Avishek Sen Gupta on 18 November 2021

We review the most interesting failure scenario for the Two Phase Commit (2PC) protocol. There are excellent explanations of 2PC out there, and I won’t bother too much with the basic explanation. The focus of this post is a walkthrough of the indistinguishable state scenario, where neither a global commit, nor a global abort command can be issued.

The Wikipedia entry on the Two-Phase Commit protocol, under Disadvantages, says the following:

Since the coordinator can’t distinguish between all cohorts having already voted to commit and the down cohort having committed (in which case it’s invalid to default to abort) and all cohorts but the down cohort having voted to commit and the down cohort having voted to abort (in which case it’s invalid to default to commit).

This was somewhat confusing to me at first, but some quick timeline sketches clarified things. We’ll look at the scenarios from the point of view of a participant in the commit protocol. For purposes of this discussion, that participant will be Participant 2. The diagram below shows the fault-free operation of a 2PC-based transaction.

Two Phase Commit - No Failures

Let us assume that Participant 2 receives the Commit-Request message from the Coordinator, to which it replies with a “Vote Commit” message. If there are no failures at all, all the participants voting to commit would perform the operations in the transaction, including acquiring resource locks and so forth, and would wait for either a Commit or an Abort message from the coordinator. In other words, they’d be blocked.

Of course, we do not want to hold up other transactions competing for the same resources indefinitely (which will happen if no Commit/Abort messages arrive at all). Thus the (partial) solution is for one of the participants to take over as the coordinator once a timeout has expired.

So, this is what our scenario is: Participant 2 has sent a “Vote Commit” message, but is blocked waiting for a global Commit/Abort directive from the coordinator, which does not arrive within Participant 2’s timeout period.
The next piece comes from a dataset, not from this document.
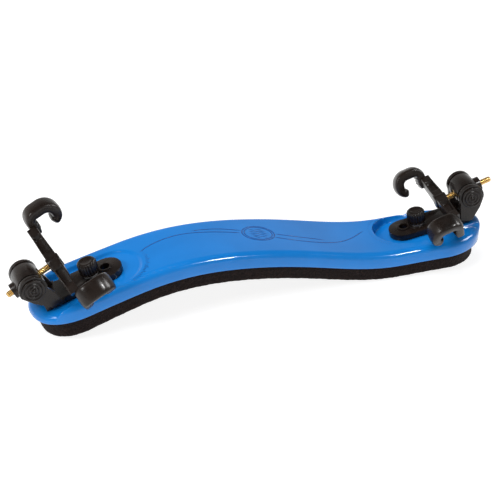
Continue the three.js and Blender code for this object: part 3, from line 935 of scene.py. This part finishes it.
def crossbar(side):
    """The yoke: an I-shaped bar cut flush with both claws, a round hub and tongues into the claws."""
    place = FRAMES[side]["fork"]
    loops = []
    for i in range(BAR_STEPS + 1):
        y = mix(-BAR_END, BAR_END, i / BAR_STEPS)
        loops.append([(x, y, z) for x, z in arm_section(y)])
    points, faces = skin(loops)
    bar = mesh_object(f"{side}_fork_yoke", points, faces, place)
    flush = []
    for sign in (-1, 1):
        beyond = sorted((-sign * (CLAW_HALF_WIDTH + GAP), sign * CLAW_Y))
        flush.append(cutter_box(((-9, 9), beyond, (-20, 20)), claw_place(side, sign)))
    boolean(bar, flush)
    hub_profile = [
        (3.0, -HUB_HALF_LENGTH),
        (3.35, -3.2),
        (HUB_RADIUS, -2.9),
        (HUB_RADIUS, 2.9),
        (3.35, 3.2),
        (3.0, HUB_HALF_LENGTH),
    ]
    adds = [mesh_object("hub", *turned(hub_profile, "X"), place)]
    for sign in (-1, 1):
        ends = sorted((sign * TONGUE_START, sign * TONGUE_END))
        adds.append(cutter_box((TONGUE_X, ends, TONGUE_Z), place))
    boolean(bar, adds, "UNION")
    boolean(bar, [cutter_rod(SOCKET_RADIUS, SOCKET_START, SOCKET_END, "X", place)])
    shade(bar, SHARP_ANGLE)
    return own(bar, f"{side}_fork", "black_plastic", "black_plastic", f"{side}_yoke")


def arc(centre_x, centre_z, radius, first, last, shares):
    """Points and headings on an arc in XZ, at shares of the way between two angles in degrees."""
    rows = []
    for share in shares:
        angle = mix(first, last, share)
        a = math.radians(angle)
        rows.append((centre_x + radius * math.cos(a), centre_z + radius * math.sin(a), angle - 90))
    return rows


def shares(steps):
    return [i / steps for i in range(steps)]


def claw_path():
    """Points and headings of a claw's middle line in XZ: seat, wall and hooked lip."""
    bend_x, bend_z = SEAT_X + BEND_RADIUS, WALL_Z - BEND_RADIUS
    tighter = HOOK_RADIUS - TIP_RADIUS
    hook = math.radians(HOOK_ANGLE)
    tip_x, tip_z = WALL_X + tighter * math.cos(hook), WALL_Z - HOOK_RADIUS + tighter * math.sin(hook)
    path = [(SEAT_X, mix(SEAT_START, bend_z, share), 90) for share in shares(SEAT_STEPS)]
    path += arc(bend_x, bend_z, BEND_RADIUS, 180, 90, shares(BEND_STEPS))
    path += [(mix(bend_x, WALL_X, share), WALL_Z, 0) for share in shares(WALL_STEPS)]
    path += arc(WALL_X, WALL_Z - HOOK_RADIUS, HOOK_RADIUS, 90, HOOK_ANGLE, shares(HOOK_STEPS))
    path += arc(tip_x, tip_z, TIP_RADIUS, HOOK_ANGLE, TIP_ANGLE, [*shares(TIP_STEPS), 1])
    return path


def claw_section(half_width, outer, inner, crown, sides=28):
    """A rounded section: half-width across, thickness on the outer and inner face."""
    ring = []
    for j in range(sides):
        angle = 2 * math.pi * j / sides
        c, s = math.cos(angle), math.sin(angle)
        across = half_width * math.copysign(abs(c) ** CLAW_SQUARENESS, c)
        reach = outer - crown * (across / half_width) ** 2 if s > 0 else inner
        out = reach * math.copysign(abs(s) ** CLAW_SQUARENESS, s)
        ring.append((across, out))
    return ring


def claw_ring(station, along, total, shrink=1, push=0.0):
    """The claw's section at a station of its path, shrunk and pushed on to round off its ends."""
    x, z, heading = station
    a = math.radians(heading)
    ahead, out_of_mouth = (math.cos(a), math.sin(a)), (-math.sin(a), math.cos(a))
    narrowing = CLAW_NARROWING * smoothstep(total - CLAW_NARROWING_LENGTH, total, along)
    half_width = CLAW_HALF_WIDTH * (1 - narrowing) * shrink
    thickness = CLAW_HALF_THICKNESS * shrink
    lining_end = smoothstep(total - LINING_END, total, along)
    lining = LINING * smoothstep(LINING_START, LINING_FULL, along) * (1 - lining_end)
    if TEETH_START < along < TEETH_END:
        lining += TOOTH_HEIGHT * ((along - TEETH_START) / TOOTH_PITCH % 1)
    section = claw_section(half_width, thickness, thickness + lining * shrink, CLAW_CROWN * shrink)
    ring = []
    for across, out in section:
        ring.append((
            x + out_of_mouth[0] * out + ahead[0] * push,
            across,
            z + out_of_mouth[1] * out + ahead[1] * push,
        ))
    return ring


def claw_sleeve(side, label):
    """A rubber claw: a rounded strip along the hooked path, with teeth on its seat."""
    path = claw_path()
    lengths = [0]
    for (x0, z0, _), (x1, z1, _) in zip(path, path[1:]):
        lengths.append(lengths[-1] + math.hypot(x1 - x0, z1 - z0))
    total = lengths[-1]
    loops = []
    for shrink, push in ((0.78, 0.0), (0.92, 0.12), (0.98, 0.4)):
        loops.append(claw_ring(path[0], 0, total, shrink, push))
    for station, along in list(zip(path, lengths))[1:]:
        loops.append(claw_ring(station, along, total))
    for angle in (15, 30, 45, 60, 75, 86):
        a = math.radians(angle)
        push = CLAW_HALF_THICKNESS * math.sin(a) * 0.95
        loops.append(claw_ring(path[-1], total, total, math.cos(a), push))
    points, faces = skin(loops)
    place = claw_place(side, y_sign(side, label))
    claw = mesh_object(f"{side}_{label}_rubber_claw", points, faces, place, sharp=55)
    return own(claw, f"{side}_fork", "claw_rubber", "claw_rubber", f"{side}_{label}_claw_sleeve")


# ---- One end ----

# The small inner pieces keep their CAD shape and only get a finish.
INNER_FINISHES = {
    "clamp_bolt": "steel",
    "knob_washer": "steel",
    "knob_insert": "brass",
    "barrel_bush": "brass",
    "near_pivot_washer": "nylon",
    "far_pivot_washer": "nylon",
}


def build_end(side):
    bracket = softened(f"{side}_bracket", 0.45, f"{side}_clamp_bracket")
    own(bracket, f"{side}_bracket", "black_plastic", "black_plastic", f"{side}_bracket")
    barrel = softened(f"{side}_pivot_barrel", 0.4, f"{side}_drum_barrel")
    own(barrel, f"{side}_barrel", "black_plastic", "black_plastic", f"{side}_pivot_barrel")
    thumb_knob(side)
    threaded_shank(side)
    crossbar(side)
    for label in ("near", "far"):
        pivot_plug(side, label)
        claw_sleeve(side, label)
    for node, material in INNER_FINISHES.items():
        for slot in frame["nodes"][f"{side}_{node}"].material_slots:
            slot.material = MATERIALS[material]


body_shell()
line_art()
tick_marks()
foam_pad()
for end in SIDES:
    build_end(end)

# ---- Floor, light and camera ----


def pale_floor():
    spots = [mix(-FLOOR_HALF, FLOOR_HALF, i / FLOOR_CELLS) for i in range(FLOOR_CELLS + 1)]
    points = [(x, y, FLOOR_Z) for y in spots for x in spots]
    row = len(spots)
    faces = []
    for j in range(FLOOR_CELLS):
        for i in range(FLOOR_CELLS):
            corner = j * row + i
            faces.append((corner, corner + 1, corner + row + 1, corner + row))
    floor = mesh_object("floor", points, faces, Matrix.Identity(4))
    m = Nodes("pale_floor")
    grey, pale_grey = (0.36, 0.36, 0.36), (0.4, 0.4, 0.4)
    m.link(m.ramp(m.noise(3, 2), (0.3, grey), (0.7, pale_grey)), m.shader.inputs["Base Color"])
    m.set(Roughness=0.9, Specular_IOR_Level=0.1)
    m.set(Emission_Color=(1, 1, 1, 1), Emission_Strength=0.86)
    floor.data.materials.append(m.material)


def area_light(name, place, target, size, power, diffuse=True, glossy=True):
    """A rectangular lamp that shines from one point to another, in metres and watts."""
    light = bpy.data.lights.new(name, "AREA")
    light.shape = "RECTANGLE"
    light.size, light.size_y = size
    light.energy = power
    lamp = new_object(name, light)
    lamp.location = place
    lamp.visible_diffuse = diffuse
    lamp.visible_glossy = glossy
    lamp.rotation_euler = (Vector(target) - Vector(place)).to_track_quat("-Z", "Y").to_euler()


def lights():
    area_light("softbox_above", (-0.15, 0.1, 0.9), (0, 0, 0), (0.7, 0.5), 6, glossy=False)
    area_light("softbox_left", (-0.8, -0.2, 0.6), (0, 0, 0), (0.3, 0.3), 3)
    area_light("strip_front", (0.22, -0.36, 0.6), (0.06, 0, 0.02), (0.08, 0.04), 3, diffuse=False)
    area_light("softbox_right", (0.75, -0.1, 0.6), (0, 0, 0), (0.3, 0.3), 4.5, diffuse=False)


def surroundings():
    """A warm white world that is bright near the horizon and dimmer overhead."""
    world = bpy.data.worlds.new("studio")
    world.use_nodes = True
    tree = world.node_tree
    background = tree.nodes["Background"]
    background.inputs["Strength"].default_value = SKY_STRENGTH
    direction = tree.nodes.new("ShaderNodeTexCoord")
    split = tree.nodes.new("ShaderNodeSeparateXYZ")
    sky = tree.nodes.new("ShaderNodeValToRGB")
    tree.links.new(direction.outputs["Generated"], split.inputs["Vector"])
    tree.links.new(split.outputs["Z"], sky.inputs["Fac"])
    tree.links.new(sky.outputs["Color"], background.inputs["Color"])
    elements = sky.color_ramp.elements
    while len(elements) < len(SKY_STOPS):
        elements.new(0.5)
    for element, (height, level) in zip(elements, SKY_STOPS):
        element.position = height
        element.color = (level, level * 0.985, level * 0.955, 1)
    bpy.context.scene.world = world
    bpy.context.scene.view_settings.view_transform = "Standard"


def camera():
    target = (SHIFT + Vector(LOOK_AT)) * MM
    azimuth, elevation = math.radians(VIEW_AZIMUTH), math.radians(VIEW_ELEVATION)
    roll = math.radians(VIEW_ROLL)
    back = Vector((
        math.sin(azimuth) * math.cos(elevation),
        -math.cos(azimuth) * math.cos(elevation),
        math.sin(elevation),
    ))
    level = Vector((math.cos(azimuth), math.sin(azimuth), 0))
    upright = back.cross(level)
    right = level * math.cos(roll) + upright * math.sin(roll)
    data = bpy.data.cameras.new("camera")
    data.sensor_width = SENSOR_WIDTH
    data.lens = FOCAL_LENGTH
    data.clip_start = 0.01
    eye = new_object("camera", data)
    eye.matrix_world = placed(right, back.cross(right), back, target + back * (VIEW_DISTANCE * MM))
    bpy.context.scene.camera = eye


pale_floor()
lights()
surroundings()
camera()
It is Participant 2 who decides (in some manner) to take over as the coordinator. Let us see what Participant 2 can deduce about the state of the protocol at this point.

Two Phase Commit - Failure Scenario 1

It has the following theories about what might have happened.

Remember that both 2PC and 3PC depend upon the Fail-Stop model to satisfy the safety property of the protocol. If the coordinator were to recover (or maybe it was just slow), and resume operation, these protocols won’t help. Now, Participant 2 needs to deduce the state of the protocol to complete it. It does this by querying each of the other participants about their knowledge of the protocol (what they voted/whether they received a global Commit/Abort directive). If all the other participants are alive, then the transaction proceeds as usual. Even if some of these participants go down, it is probably possible to deduce what global directive to send. For example:

At least one participant has crashed. Assuming this is Participant 1, this means that when Participant 2 asks Participant 1 for its knowledge of the protocol, it receives no reply.

The rest of the live participants have voted to Commit.

Two Phase Commit - Failure Scenario 2

Should Participant 2 send a global Commit message, or a global Abort message? The correct answer is: it does not know. Why? Remember the two theories that Participant 2 had about what happened to the coordinator?

Scenario 1: The coordinator crashed before receipt of all votes In this scenario, if Participant 1 had voted to Commit, sending a global Commit might be the right way to go. But if it had voted to Abort, it’d make sense to be pessimistic about it, and just send out a global Abort anyways. This makes sense in this scenario. The situation is depicted below.

Scenario 2: The coordinator received all votes, but crashed before it could send the global Commit/Abort directive to all the participants In this scenario, if Participant 1 had voted to Commit, and if the coordinator had been able to send a global Commit directive to only Participant 1 before the coordinator crashed, then Participant 1 could have committed the transaction before crashing. In this case, it would be a mistake to send out a global Abort directive because, then, effectively, Participant 1 has committed the transaction, while the rest of the participants roll it back. The situation is depicted below.

Thus, the new coordinator simply does not have enough information to unambiguously decide whether to send a global Commit or a global Abort, at this point.

Note: This is a post rescued from my old blog back from 2013. It is instructive to note that technology has changed much since then, but the ideas behind those technologies haven’t.

tags: Distributed Systems - Software Engineering